Mr. Olmstead was a renowned landscape architect who designed Central Park. Stanford White and his firm were celebrated for their work, including the shingled "cottages" of Newport, R.I.

Henry Sanger, Alfred Hoyt, William Andrews, Robert and Henry DeForest, Alexander Orr, and Mr. Benson had houses built and there was a separate clubhouse.

Friendly Ticks

Mr. Orr's house, the future Tick Hall, stood farthest east. At the time Montauk was empty of buildings and people, except for thc Montauk Lighthouse, a small fishing village at Fort Pond, and the houses of those who oversaw cattle pastured in Montauk during the summer.

Harrison Tweed and six lawyer friends, who bought the Orr House in 1924, arc credited with naming it Tick Hall. The men also called themselves Ticks; for example, Tick Tweed. The women were Tickesses, the children, Tickettes.

Days were full of boating, fishing, and lying about in what today is called Cavett's Cove. Montauk residents will marvel at how wide the beach was at the time. Barbara Tweed Estill, a 93-year-old descendant, recalls the beauty and magical quality of the place she knew as a girl, as well as its privations--no electricity, running water that didn't always run.

In interviews sprinkled throughout the film, Mr. Cavett calls the house "majestic but not imposing," and Ms. Nye says, "l found where I really lived, not where I hung my hat."

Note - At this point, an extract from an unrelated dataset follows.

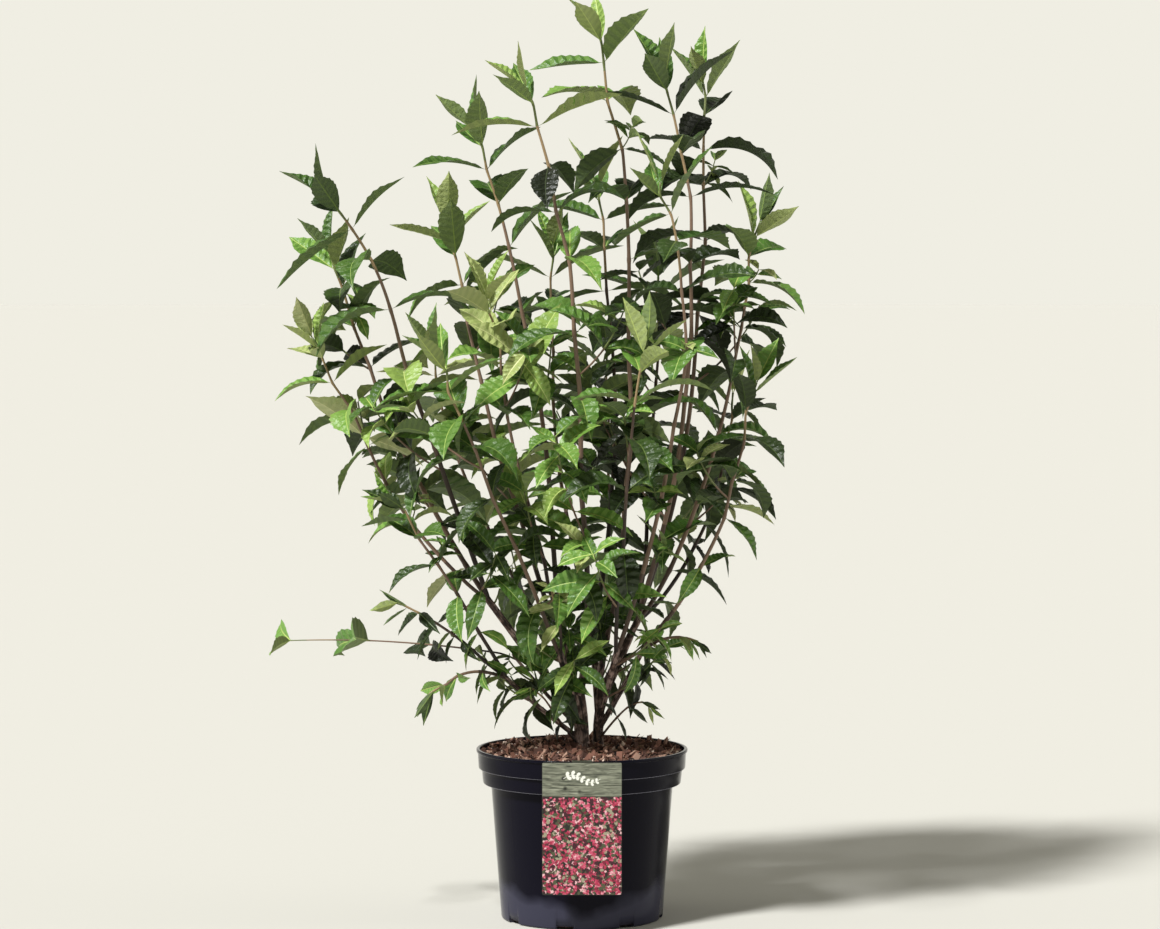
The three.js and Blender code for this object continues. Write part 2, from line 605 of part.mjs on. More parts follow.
// Side twigs rise from the leaf axils of a cane's older nodes.
function twigUp(cane, random) {
  const nodes = nodesOf(cane.length, cane.internode, CANE.bareFoot).filter((back) => back > TWIG.fromTip);
  nodes.forEach((back, k) => {
    const turn = random() * 2 * Math.PI;
    const grownShare = smooth(back / CANE.longest);
    const reach = mix(TWIG.shortest, TWIG.longest, grownShare) * mix(0.85, 1.15, random());
    if (k % TWIG.everyNode === 0) addTwig(cane, 1 - back / cane.length, turn, reach, random);
  });
}

function growStem(cane) {
  keep(cane, limb(cane.curve, cane.radius, 3, cane.steps), "stem");
}

// Short canes have smaller leaves and no twigs.
function growLeaves(cane) {
  const random = seeded(cane.seed);
  const leafScale = cane.leafScale * mix(0.74, 1, smooth((cane.length - 60) / CANE.twiggyFrom));
  leafUp(cane, { ...cane, leafScale, bareFoot: CANE.bareFoot }, random);
  if (cane.length > CANE.twiggyFrom && !cane.sparse) twigUp(cane, random);
}

// A mass of foliage is its cane's stem, twigs and leaves fused into one solid, cut clear of the bare limbs.
function makeFoliage(cane) {
  const own = grown.filter((piece) => piece.cane === cane).map((piece) => piece.solid);
  const mass = cutClear(wasm.Manifold.union(own), cane.curve);
  place(`foliage_${cane.name}`, biggestOf(mass), MATERIAL.foliage);
}

// ---------------------------------------------------------------- the whole plant

makePot();
makeSoil();
makeLabel();
Object.entries(TRUNKS).forEach(makeTrunk);
Object.entries(BOUGHS).forEach(makeBough);
canes.forEach(layOut);
canes.forEach(growStem);
canes.forEach(growLeaves);
canes.forEach(makeFoliage);

export default shrub;
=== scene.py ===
# %% [markdown]
# # A weigela in its nursery pot
# This lesson dresses a plain CAD model of a garden shrub: two short woody trunks, thirteen boughs, long canes
# with opposite pairs of pleated leaves, a glossy black pot, bark compost and a picture label.
# The CAD model comes first. It fixes every size, and nothing made here may leave its box.
# A plant is a rule repeated with small changes, so most of the script is one rule for a shoot and one surface
# for a leaf, worked out for hundreds of leaves at once with numpy.

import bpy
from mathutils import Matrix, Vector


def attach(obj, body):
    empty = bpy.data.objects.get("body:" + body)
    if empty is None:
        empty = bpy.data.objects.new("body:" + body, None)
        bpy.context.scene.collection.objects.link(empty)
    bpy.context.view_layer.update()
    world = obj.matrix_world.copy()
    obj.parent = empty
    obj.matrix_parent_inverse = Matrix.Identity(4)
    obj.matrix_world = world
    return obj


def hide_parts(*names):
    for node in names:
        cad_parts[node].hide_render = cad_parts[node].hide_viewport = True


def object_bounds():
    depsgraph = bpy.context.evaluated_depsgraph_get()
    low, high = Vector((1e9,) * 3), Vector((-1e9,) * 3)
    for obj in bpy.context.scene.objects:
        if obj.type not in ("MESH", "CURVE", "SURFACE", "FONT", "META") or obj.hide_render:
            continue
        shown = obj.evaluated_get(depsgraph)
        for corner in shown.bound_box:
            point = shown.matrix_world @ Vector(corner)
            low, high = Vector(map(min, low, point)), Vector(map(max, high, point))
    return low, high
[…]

Both insist the magic of the very old house cannot adequately be put into words. Barbara Friedman, the Cavetts' personal assistant of many years, struggles to explain what had repeatedly drawn her to the front porch long before she met the couple, as does their groundskeeper, Greg Donohue. "You work here. It's not your own place, of course, but you feel for it." And Roberta Gosman, a neighbor, says, 'there's a romance; you've been here before. It's friendly to you."

With wonder in his voice, Samuel G. White, Stanford White's greatgrandson, puts the dwelling in architectural perspective. Images supplied by Jefferson Miller, the director of photography, fill in the gaps when words fail.

Then Tick Hall burns to the ground. Only the brick chimney remains standing, with an anchor on top of it that had been supplied by the Tweeds' boat captain, Joe Emmers. At this point the film speaks to everyone who has cver lost something or someone irreplaceable.

Above all, the documentary is a paean to rebirth, to the very possibility of it.

Mr. Cavett, a native Nebraskan and a history buff, says that part of Tick Hall's attraction is his awareness that the men who built it could have gotten on a train to Omaha, saddled a horse, and ridden out to the Indian wars. 'That did it for me, somehow."

Viewers will wonder how so much history, plus all of the Cavetts' heirlooms and personal treasures, were able to be replaced. They could not be. The loss was like a death - one that Ms. Nye, much to the amazement of her husband, would not accept. But no plans existed of the original house.

An architect, James Hadley, and an architectural historian, Bruce Popkin, delighted in doing detective work. Photographs from friends poured in. A draper's notebook contained measurements for every room and window. Ms. Nye showed the architects photos of herself and the Cavetts' dog standing by a window. 'You know how tall I am,' she suggests in the film, urging the experts to extrapolate from there.

Architects, building contractors, subcontractors, cabinet-makers, and amateur woodworkers will be especially amazed at the planning and workmanship that went into rebuilding Tick Hall, down to identical door hinges, tiles and stained-glass windows. Even the music box was replaced.

At one point, Ms. Nye says that her able contractor, Jim Kim, found it hard to understand the couple's intentions. "It was hard for him to realize we wanted the porch to sag," Ms. Nye says, laughing.

Perhaps the most intriguing aspect of 'From the Ashes,' is that the rebuilding of Tick Hill confirms its original genius. Montauk's particular light, prevailing wind direction, and raw beauty were taken into account by the architects and builders 120 years ago.

At the end of the film, Mr. Cavert says that the new house fooled him. It fooled all of us in Montauk. The beautiful white building that we had counted on to be part of the horizon beside her sisters, the house that seemed to grow out of Montauk's rocky ground, is back. With its return comes the feeling that Tick Hall was, and is, immortal.